MNC is a more generally applicable platform than competing "thin-client architecture" alternatives because it doesn't focus exclusively on services appropriate only for smart phones, nor does it rely exclusively on the Handheld Device Markup Language (HDML) to deliver information services to mobile computing devices. With MNC, Web browsing and information push services based on HDML can be supported for thin-clients. But why limit mobile network computers capable of supporting commercial Web browsers like Netscape Navigator and Microsoft Internet Explorer to mere text? With MNC, these MCD's can take advantage of the richer HyperText Markup Language (HTML), Java and ActiveX features.

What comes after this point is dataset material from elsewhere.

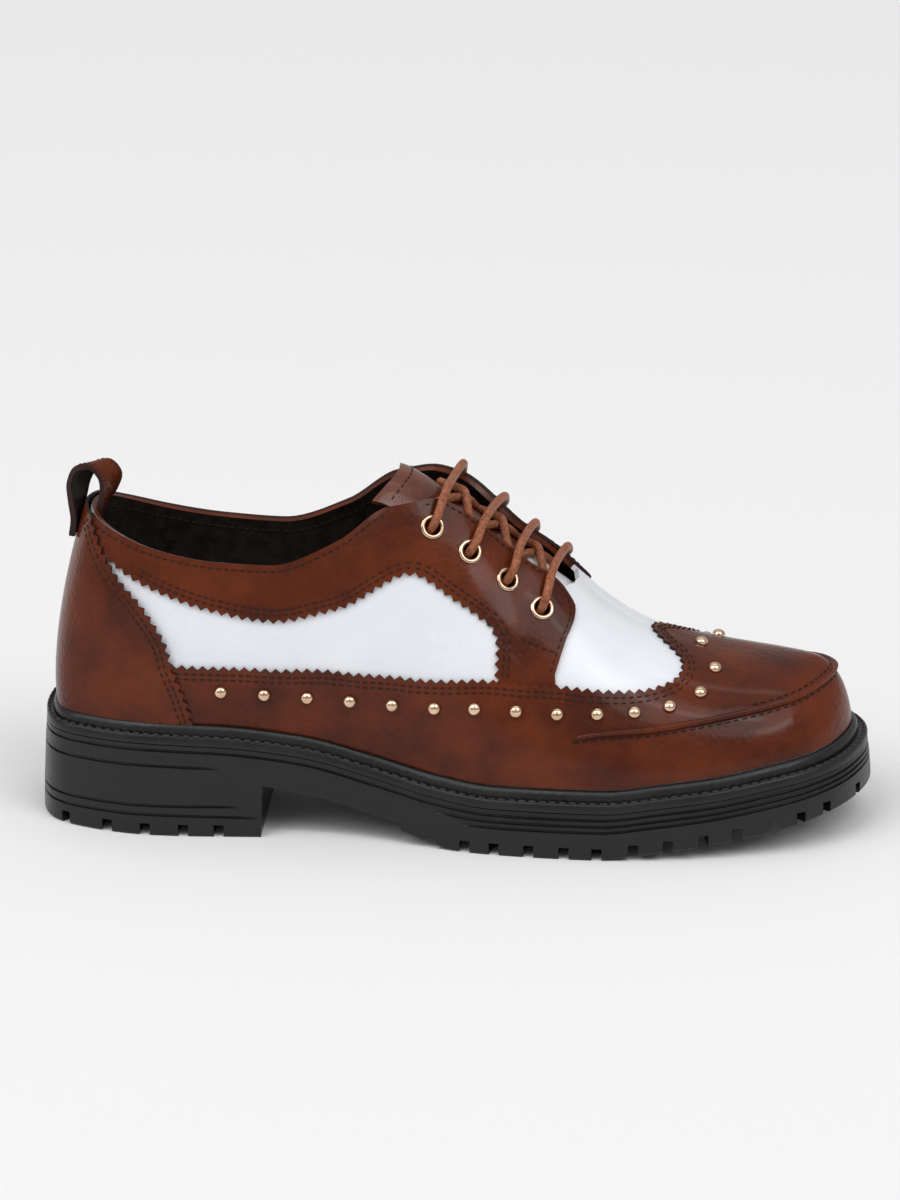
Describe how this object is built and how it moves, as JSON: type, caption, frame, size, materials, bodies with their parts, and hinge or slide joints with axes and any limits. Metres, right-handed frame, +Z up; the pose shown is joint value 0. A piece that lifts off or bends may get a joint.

Similarly, while text-based electronic mail can be delivered to a thin client using HDML proxies at an MNC Mobility server, more powerful mobile computing devices can receive complex document and other binary file attachments as well.


MNC Deployment Today

The AirBoss product line from Bellcore is based on the MNC protocol and architecture. AirBoss currently provides a suite of application services to users of GoAmerica Wireless Internet Services. Operating over both RAM Mobile Data Mobitex and CDPD networks, MNC protocols have demonstrated resilience to brief interruptions in connectivity and provides confirmed data delivery. The MNCP has also demonstrated how more efficient use of limited bandwidth can be achieved through payload compression. The AirBoss Mobility Server provides user registration, correlation of application data streams, and filtering based on user and application service identification for GoAmerica subscribers.

Towards an Open,
Industry Standard...

Acknowledging the importance of open industry standards, Bellcore has made the MNC architecture publicly available, without licensing fees. A draft standard has been submitted to and will be studied in the Internet Engineering Task Force, an open forum accessible to all interested parties in the computer and communications industries.